>>

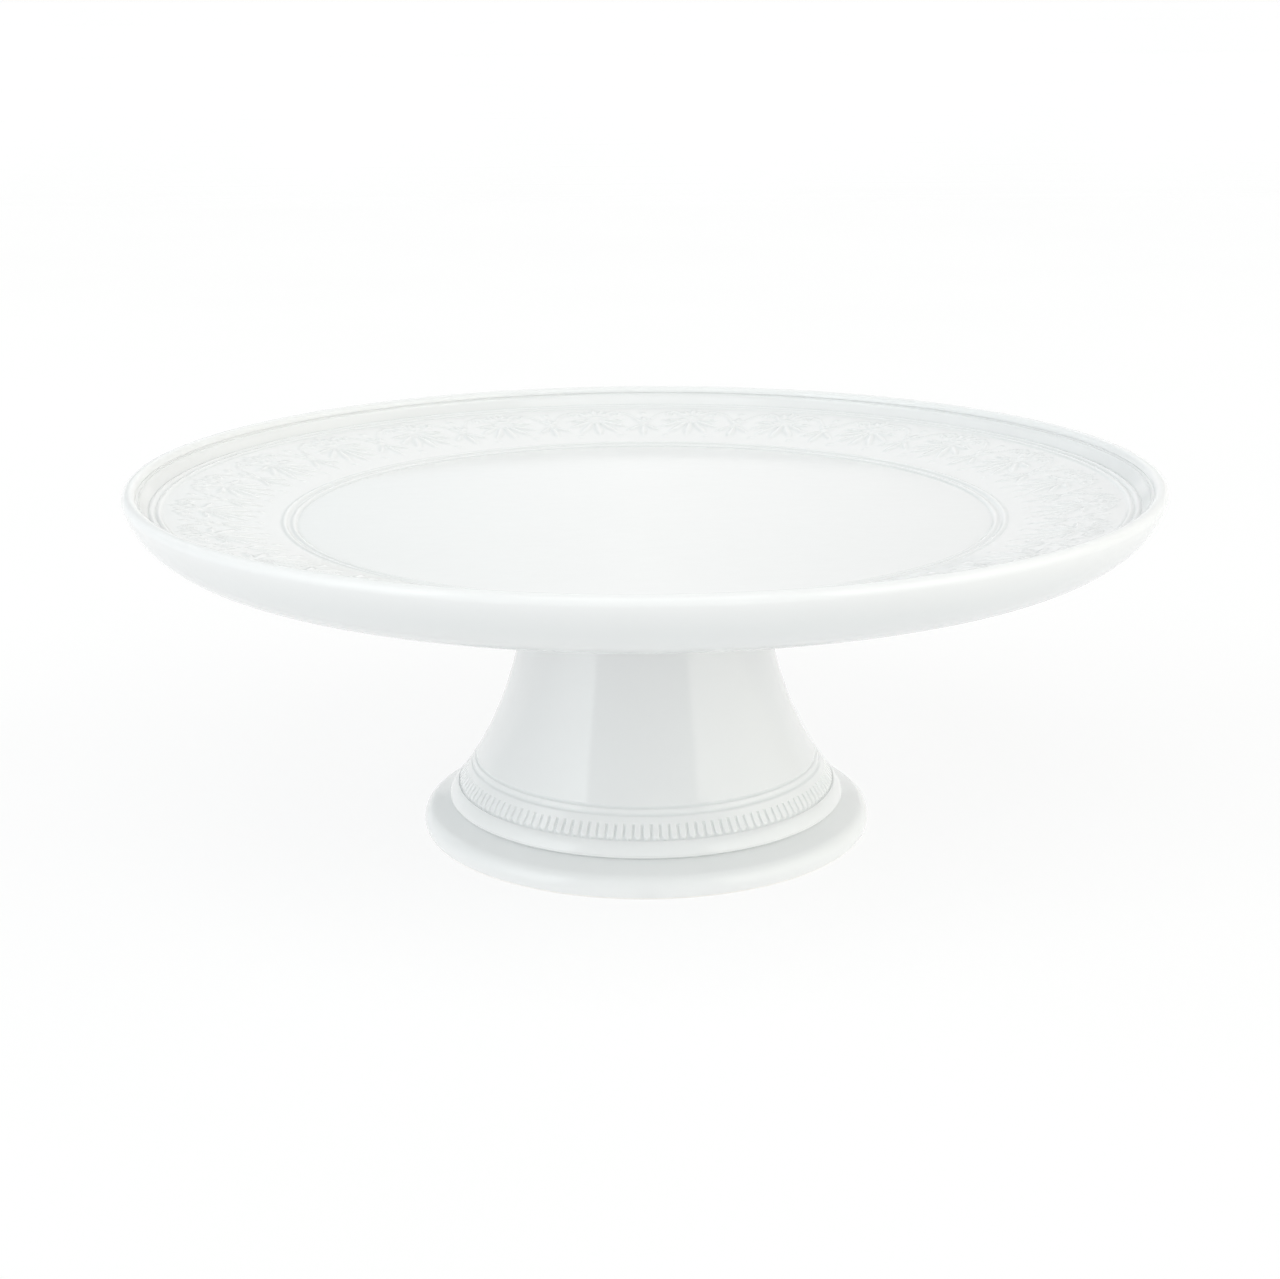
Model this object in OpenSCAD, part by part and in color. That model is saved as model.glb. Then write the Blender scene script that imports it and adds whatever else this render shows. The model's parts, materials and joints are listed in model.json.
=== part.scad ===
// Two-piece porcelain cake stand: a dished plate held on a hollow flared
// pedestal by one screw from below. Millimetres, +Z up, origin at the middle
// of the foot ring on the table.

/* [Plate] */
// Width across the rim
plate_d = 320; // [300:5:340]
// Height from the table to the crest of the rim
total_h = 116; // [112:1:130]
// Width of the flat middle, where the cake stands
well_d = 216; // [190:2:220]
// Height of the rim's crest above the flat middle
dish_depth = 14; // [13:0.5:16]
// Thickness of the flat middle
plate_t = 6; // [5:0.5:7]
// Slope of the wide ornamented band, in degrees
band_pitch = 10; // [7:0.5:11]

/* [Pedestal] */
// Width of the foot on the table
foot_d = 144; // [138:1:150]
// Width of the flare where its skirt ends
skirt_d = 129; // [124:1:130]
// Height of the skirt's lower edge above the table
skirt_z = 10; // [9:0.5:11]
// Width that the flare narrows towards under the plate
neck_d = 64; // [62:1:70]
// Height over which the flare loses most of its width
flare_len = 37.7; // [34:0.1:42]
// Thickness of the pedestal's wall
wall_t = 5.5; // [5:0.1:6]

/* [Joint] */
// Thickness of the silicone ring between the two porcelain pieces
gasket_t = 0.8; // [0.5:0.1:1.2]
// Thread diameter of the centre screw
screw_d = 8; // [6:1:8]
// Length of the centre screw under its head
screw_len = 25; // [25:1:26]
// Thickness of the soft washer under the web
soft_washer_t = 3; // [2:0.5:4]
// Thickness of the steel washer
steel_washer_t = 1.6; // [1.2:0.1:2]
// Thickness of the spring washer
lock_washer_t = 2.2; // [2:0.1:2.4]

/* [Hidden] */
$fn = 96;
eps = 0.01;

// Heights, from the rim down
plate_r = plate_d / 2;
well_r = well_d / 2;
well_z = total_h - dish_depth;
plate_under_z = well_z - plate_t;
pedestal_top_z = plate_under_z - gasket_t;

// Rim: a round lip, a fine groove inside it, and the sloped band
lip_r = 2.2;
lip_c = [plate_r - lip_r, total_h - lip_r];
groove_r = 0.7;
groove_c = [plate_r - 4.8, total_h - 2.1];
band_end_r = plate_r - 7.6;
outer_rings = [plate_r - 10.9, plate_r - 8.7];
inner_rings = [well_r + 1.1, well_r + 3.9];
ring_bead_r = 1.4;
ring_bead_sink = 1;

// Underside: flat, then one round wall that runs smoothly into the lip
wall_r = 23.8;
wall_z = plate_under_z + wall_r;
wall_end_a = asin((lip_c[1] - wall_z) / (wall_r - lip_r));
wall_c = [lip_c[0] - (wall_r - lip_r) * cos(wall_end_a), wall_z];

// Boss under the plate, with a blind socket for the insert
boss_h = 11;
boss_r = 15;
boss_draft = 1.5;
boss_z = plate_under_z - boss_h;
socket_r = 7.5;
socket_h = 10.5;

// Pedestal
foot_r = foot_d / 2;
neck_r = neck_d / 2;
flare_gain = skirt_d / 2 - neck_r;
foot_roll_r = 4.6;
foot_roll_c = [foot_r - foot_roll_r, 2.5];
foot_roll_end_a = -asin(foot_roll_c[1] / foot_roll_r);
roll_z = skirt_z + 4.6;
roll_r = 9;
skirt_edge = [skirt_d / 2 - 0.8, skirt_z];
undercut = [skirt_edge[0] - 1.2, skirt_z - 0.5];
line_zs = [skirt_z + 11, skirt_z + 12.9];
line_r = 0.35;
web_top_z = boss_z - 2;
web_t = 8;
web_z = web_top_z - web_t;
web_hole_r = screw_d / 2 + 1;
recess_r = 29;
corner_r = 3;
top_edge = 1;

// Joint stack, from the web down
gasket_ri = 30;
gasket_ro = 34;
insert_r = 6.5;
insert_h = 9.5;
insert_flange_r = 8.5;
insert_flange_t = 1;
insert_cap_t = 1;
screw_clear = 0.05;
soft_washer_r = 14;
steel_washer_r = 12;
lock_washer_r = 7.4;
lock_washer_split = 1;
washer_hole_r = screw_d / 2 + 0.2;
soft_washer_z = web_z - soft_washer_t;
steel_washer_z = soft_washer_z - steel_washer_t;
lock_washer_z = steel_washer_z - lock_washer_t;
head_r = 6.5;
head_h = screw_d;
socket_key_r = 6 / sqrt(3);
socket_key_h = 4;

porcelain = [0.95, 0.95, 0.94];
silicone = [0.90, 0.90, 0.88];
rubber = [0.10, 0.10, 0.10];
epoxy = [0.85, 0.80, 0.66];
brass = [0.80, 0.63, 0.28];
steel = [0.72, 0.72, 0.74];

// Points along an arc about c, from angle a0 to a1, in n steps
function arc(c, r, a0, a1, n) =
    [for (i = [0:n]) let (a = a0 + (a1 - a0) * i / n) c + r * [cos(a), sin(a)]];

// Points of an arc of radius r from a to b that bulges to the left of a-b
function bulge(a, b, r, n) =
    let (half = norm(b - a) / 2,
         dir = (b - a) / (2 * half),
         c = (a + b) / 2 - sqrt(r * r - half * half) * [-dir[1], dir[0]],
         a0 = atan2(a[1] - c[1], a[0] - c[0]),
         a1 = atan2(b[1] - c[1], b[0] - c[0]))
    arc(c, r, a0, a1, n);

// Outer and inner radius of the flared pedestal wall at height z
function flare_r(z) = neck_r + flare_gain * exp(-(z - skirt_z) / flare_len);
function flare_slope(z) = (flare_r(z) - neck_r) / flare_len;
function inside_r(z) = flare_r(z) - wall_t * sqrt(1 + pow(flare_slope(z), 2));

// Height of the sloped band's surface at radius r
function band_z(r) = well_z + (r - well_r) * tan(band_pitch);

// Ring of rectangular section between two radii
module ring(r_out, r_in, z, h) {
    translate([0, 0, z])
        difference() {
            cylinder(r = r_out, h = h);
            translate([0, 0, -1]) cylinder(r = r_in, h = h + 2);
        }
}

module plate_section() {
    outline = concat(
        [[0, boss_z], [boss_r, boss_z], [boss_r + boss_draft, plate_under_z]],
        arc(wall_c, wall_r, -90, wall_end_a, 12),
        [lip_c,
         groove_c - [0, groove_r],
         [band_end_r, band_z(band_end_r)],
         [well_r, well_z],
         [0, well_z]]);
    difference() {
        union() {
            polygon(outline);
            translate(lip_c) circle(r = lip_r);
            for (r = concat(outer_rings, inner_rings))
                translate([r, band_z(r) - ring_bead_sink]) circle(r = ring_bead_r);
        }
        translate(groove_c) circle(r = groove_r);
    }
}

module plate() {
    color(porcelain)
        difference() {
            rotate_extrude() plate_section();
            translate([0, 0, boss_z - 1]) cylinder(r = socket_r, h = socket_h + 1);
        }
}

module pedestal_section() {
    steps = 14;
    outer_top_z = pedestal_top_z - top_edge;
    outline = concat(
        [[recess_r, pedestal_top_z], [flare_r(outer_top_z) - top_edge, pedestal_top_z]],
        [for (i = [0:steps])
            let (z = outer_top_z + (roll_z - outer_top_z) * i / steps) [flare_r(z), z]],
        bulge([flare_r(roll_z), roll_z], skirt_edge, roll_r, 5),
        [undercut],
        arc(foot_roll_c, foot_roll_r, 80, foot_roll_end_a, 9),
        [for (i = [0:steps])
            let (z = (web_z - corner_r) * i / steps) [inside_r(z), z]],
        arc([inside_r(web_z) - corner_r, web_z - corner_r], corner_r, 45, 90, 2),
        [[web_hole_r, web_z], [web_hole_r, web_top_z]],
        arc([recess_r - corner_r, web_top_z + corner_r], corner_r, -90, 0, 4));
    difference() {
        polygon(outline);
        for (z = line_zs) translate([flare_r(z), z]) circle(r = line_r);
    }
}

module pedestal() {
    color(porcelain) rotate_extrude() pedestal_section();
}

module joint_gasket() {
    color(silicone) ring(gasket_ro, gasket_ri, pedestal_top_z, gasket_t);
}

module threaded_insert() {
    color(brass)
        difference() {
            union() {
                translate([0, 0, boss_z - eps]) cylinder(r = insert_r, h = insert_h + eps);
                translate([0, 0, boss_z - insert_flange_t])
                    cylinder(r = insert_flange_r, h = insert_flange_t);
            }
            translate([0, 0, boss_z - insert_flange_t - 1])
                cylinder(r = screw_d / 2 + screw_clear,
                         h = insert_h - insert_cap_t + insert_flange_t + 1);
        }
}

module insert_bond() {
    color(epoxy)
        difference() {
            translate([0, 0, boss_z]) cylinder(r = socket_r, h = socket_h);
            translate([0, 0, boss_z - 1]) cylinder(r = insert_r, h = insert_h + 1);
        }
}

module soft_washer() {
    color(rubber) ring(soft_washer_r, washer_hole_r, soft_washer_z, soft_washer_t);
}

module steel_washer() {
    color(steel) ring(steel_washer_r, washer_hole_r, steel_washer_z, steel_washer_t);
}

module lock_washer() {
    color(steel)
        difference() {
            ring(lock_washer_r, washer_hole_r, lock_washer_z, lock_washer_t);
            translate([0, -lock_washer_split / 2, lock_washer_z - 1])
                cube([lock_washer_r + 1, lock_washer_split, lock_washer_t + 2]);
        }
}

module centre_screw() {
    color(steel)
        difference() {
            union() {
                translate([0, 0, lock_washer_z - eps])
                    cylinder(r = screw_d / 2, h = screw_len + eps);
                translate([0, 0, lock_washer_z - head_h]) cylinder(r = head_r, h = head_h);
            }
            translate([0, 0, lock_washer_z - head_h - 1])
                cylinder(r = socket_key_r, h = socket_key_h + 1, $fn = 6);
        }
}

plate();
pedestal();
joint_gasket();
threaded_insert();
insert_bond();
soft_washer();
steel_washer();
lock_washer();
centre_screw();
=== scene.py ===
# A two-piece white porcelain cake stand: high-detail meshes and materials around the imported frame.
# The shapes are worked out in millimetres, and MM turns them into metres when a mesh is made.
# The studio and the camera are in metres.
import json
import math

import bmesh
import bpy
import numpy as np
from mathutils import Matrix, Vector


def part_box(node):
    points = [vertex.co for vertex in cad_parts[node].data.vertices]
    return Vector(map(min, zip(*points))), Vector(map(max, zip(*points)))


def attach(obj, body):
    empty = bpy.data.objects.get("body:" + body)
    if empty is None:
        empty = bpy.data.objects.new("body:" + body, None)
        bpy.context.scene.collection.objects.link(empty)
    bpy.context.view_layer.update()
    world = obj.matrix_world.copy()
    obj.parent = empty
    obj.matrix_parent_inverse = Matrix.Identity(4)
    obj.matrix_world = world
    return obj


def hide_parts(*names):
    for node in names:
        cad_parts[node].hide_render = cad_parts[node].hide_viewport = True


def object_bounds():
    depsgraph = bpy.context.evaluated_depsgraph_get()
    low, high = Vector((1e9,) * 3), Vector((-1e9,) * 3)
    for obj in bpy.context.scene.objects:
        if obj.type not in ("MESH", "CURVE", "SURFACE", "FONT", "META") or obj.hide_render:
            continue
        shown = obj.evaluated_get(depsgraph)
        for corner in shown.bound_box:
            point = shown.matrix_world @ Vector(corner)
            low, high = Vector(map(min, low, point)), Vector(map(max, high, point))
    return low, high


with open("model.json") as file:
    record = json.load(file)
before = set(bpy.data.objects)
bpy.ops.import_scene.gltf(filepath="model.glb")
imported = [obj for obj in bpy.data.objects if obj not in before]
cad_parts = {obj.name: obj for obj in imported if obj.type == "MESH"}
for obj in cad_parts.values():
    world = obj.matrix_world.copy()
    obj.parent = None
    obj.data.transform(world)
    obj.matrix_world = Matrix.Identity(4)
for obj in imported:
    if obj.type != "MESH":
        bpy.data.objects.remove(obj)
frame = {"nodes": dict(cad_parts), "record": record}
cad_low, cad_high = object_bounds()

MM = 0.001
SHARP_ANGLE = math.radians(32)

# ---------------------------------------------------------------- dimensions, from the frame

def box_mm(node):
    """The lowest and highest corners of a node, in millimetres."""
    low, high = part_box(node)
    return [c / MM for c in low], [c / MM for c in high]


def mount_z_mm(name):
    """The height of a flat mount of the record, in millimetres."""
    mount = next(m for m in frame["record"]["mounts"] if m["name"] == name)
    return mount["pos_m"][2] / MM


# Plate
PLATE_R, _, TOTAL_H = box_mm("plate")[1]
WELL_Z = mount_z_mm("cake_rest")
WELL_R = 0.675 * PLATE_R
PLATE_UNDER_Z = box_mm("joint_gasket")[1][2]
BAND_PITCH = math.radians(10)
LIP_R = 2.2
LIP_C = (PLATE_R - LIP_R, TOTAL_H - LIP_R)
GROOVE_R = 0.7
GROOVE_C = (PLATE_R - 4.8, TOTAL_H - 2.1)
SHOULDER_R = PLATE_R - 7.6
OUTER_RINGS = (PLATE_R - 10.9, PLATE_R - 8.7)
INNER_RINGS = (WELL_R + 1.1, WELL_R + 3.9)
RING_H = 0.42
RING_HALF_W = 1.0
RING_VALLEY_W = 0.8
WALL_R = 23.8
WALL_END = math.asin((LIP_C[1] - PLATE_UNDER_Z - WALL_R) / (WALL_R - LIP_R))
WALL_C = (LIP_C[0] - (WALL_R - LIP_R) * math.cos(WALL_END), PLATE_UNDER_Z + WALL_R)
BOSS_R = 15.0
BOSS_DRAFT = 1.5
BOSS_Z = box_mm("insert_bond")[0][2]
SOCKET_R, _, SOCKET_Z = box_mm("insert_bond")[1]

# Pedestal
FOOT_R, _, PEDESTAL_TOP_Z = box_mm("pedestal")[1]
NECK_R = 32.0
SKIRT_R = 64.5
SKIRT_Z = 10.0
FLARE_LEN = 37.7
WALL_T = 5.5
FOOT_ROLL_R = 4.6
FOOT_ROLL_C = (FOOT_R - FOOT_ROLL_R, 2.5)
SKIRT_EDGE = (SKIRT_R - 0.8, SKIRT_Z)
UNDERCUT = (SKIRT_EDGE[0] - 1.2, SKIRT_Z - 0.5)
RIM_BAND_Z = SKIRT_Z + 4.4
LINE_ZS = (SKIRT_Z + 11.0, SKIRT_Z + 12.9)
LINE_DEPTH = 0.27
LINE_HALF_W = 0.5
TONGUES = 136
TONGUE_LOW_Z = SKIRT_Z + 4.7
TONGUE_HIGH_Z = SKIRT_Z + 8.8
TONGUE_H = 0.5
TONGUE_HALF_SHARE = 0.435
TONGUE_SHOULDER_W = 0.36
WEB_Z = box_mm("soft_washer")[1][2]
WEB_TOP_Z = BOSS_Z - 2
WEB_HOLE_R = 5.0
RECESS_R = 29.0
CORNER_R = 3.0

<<

# WRITTEN REQUEST
Print exactly the lines above from the one with "washer_hole_r, lock_washer_z, lock_washer_t);" to the one with "bpy.context.scene.collection.objects.link(empty)", including both.

# TASK OUTPUT
            ring(lock_washer_r, washer_hole_r, lock_washer_z, lock_washer_t);
            translate([0, -lock_washer_split / 2, lock_washer_z - 1])
                cube([lock_washer_r + 1, lock_washer_split, lock_washer_t + 2]);
        }
}

module centre_screw() {
    color(steel)
        difference() {
            union() {
                translate([0, 0, lock_washer_z - eps])
                    cylinder(r = screw_d / 2, h = screw_len + eps);
                translate([0, 0, lock_washer_z - head_h]) cylinder(r = head_r, h = head_h);
            }
            translate([0, 0, lock_washer_z - head_h - 1])
                cylinder(r = socket_key_r, h = socket_key_h + 1, $fn = 6);
        }
}

plate();
pedestal();
joint_gasket();
threaded_insert();
insert_bond();
soft_washer();
steel_washer();
lock_washer();
centre_screw();
=== scene.py ===
# A two-piece white porcelain cake stand: high-detail meshes and materials around the imported frame.
# The shapes are worked out in millimetres, and MM turns them into metres when a mesh is made.
# The studio and the camera are in metres.
import json
import math

import bmesh
import bpy
import numpy as np
from mathutils import Matrix, Vector


def part_box(node):
    points = [vertex.co for vertex in cad_parts[node].data.vertices]
    return Vector(map(min, zip(*points))), Vector(map(max, zip(*points)))


def attach(obj, body):
    empty = bpy.data.objects.get("body:" + body)
    if empty is None:
        empty = bpy.data.objects.new("body:" + body, None)
        bpy.context.scene.collection.objects.link(empty)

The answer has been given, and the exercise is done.